Необходимо отметить и еще одну особенность эпохи Ивана IV: в результате террора была так основательно запугана и частично уничтожена критически настроенная верхушка феодального общества, что только тот, кто смог бежать из страны, имел шанс оставить хоть какие-то документальные свидетельства о своем времени. А удачно бежал практически один Курбский и несколько иностранцев, другие кончили жизнь в отечестве на колу или иными и очень разнообразными способами. Например, шотландский чародей, лекарь, алхимик-отравитель, грамотей и наушник царя, Бомелий, знавший его самые сокровенные мысли, был зажарен на вертеле заживо. А уж он или высшие командиры опричного войска, если бы остались живы, были способны оставить хоть какие-то документальные свидетельства.

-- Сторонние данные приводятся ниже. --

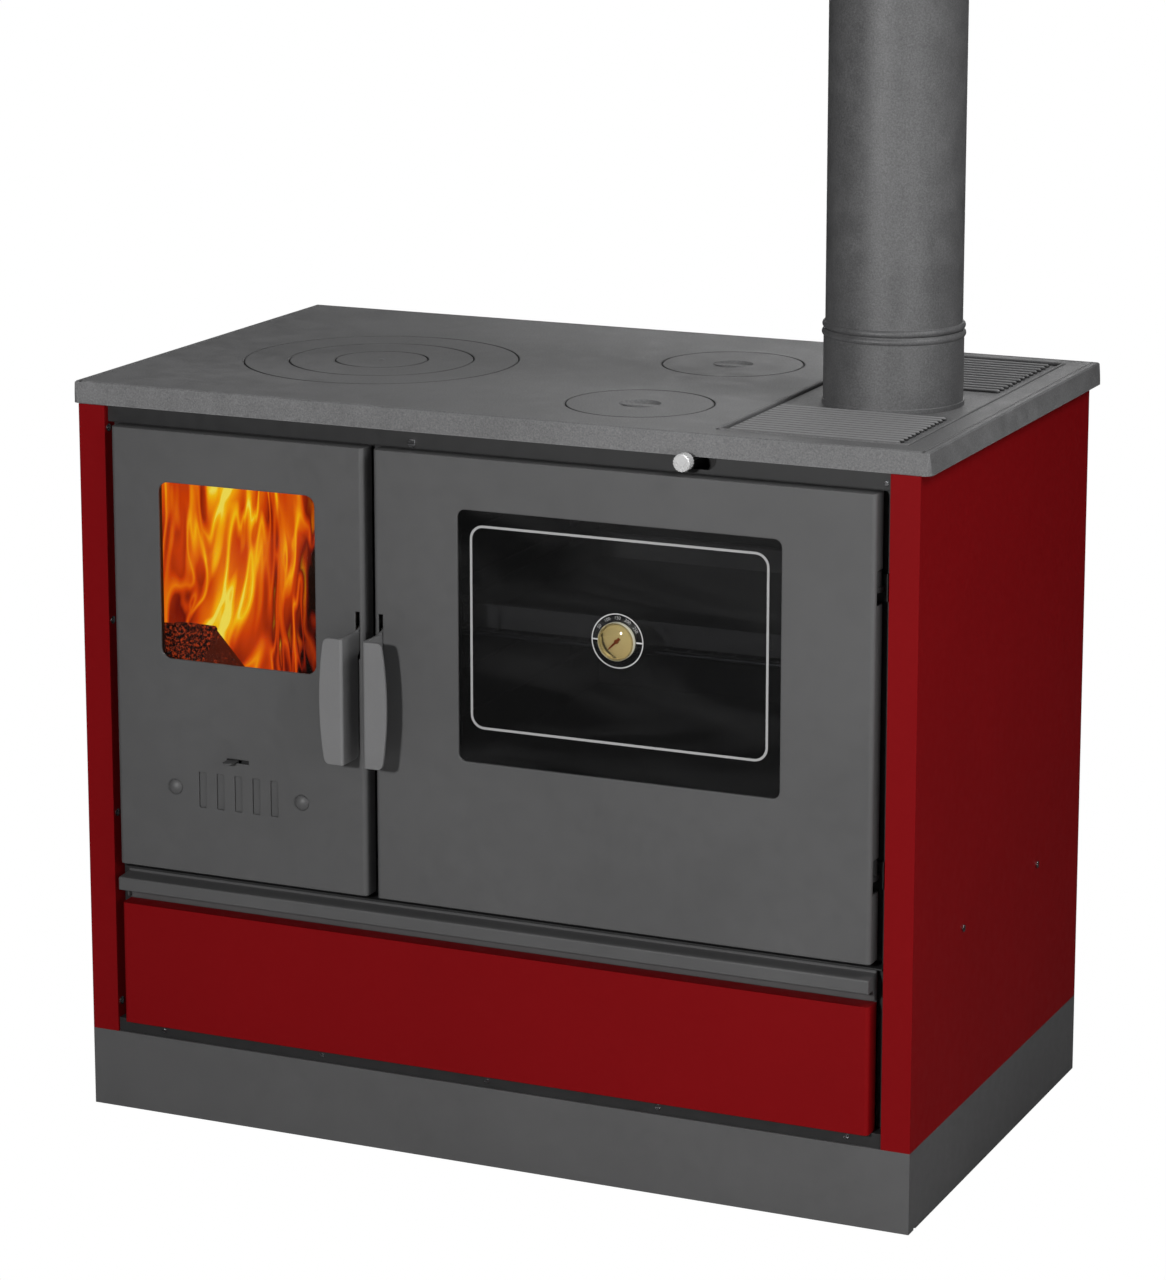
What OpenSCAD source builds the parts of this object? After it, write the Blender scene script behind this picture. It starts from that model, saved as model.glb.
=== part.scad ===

Бельский, отец и сын Басмановы, Грязной (этот был точно грамотен и склонен к письму, т. к. сохранилась его переписка с царем) и др., переживи царя, многое бы рассказали о его опричных идеях и военных замыслах. Совсем не случайно, что во многом благодаря иностранцам, служившим в опричнине, которым удалось бежать из Московии, до нас дошли живые свидетельства эпохи. Это наполненные непревзойденным древнерусским колоритом информационно ёмкие воспоминания о своем, чаще всего недостойном, поведении во время пребывания в России. Но Грозный – один из первых правителей в русской истории, уничтоживший не только своих врагов и опасных соперников, но и «команду», т. е. главных организаторов опричного террора. Примерно так же с середины 30-х гг. ХХ в. стал действовать и Сталин, сменив (уничтожив) команду Дзержинского командой Ягоды, а его самого и его людей заменил людьми Ежова, затем и его команду заменил людьми Берии, а затем эстафету принял Хрущев, уничтоживший Берию, и т. д. Гибель первой большой волны чекистов примерно совпала по времени с первыми приступами интереса Сталина к фигуре Грозного и к другим тиранам всемирной истории.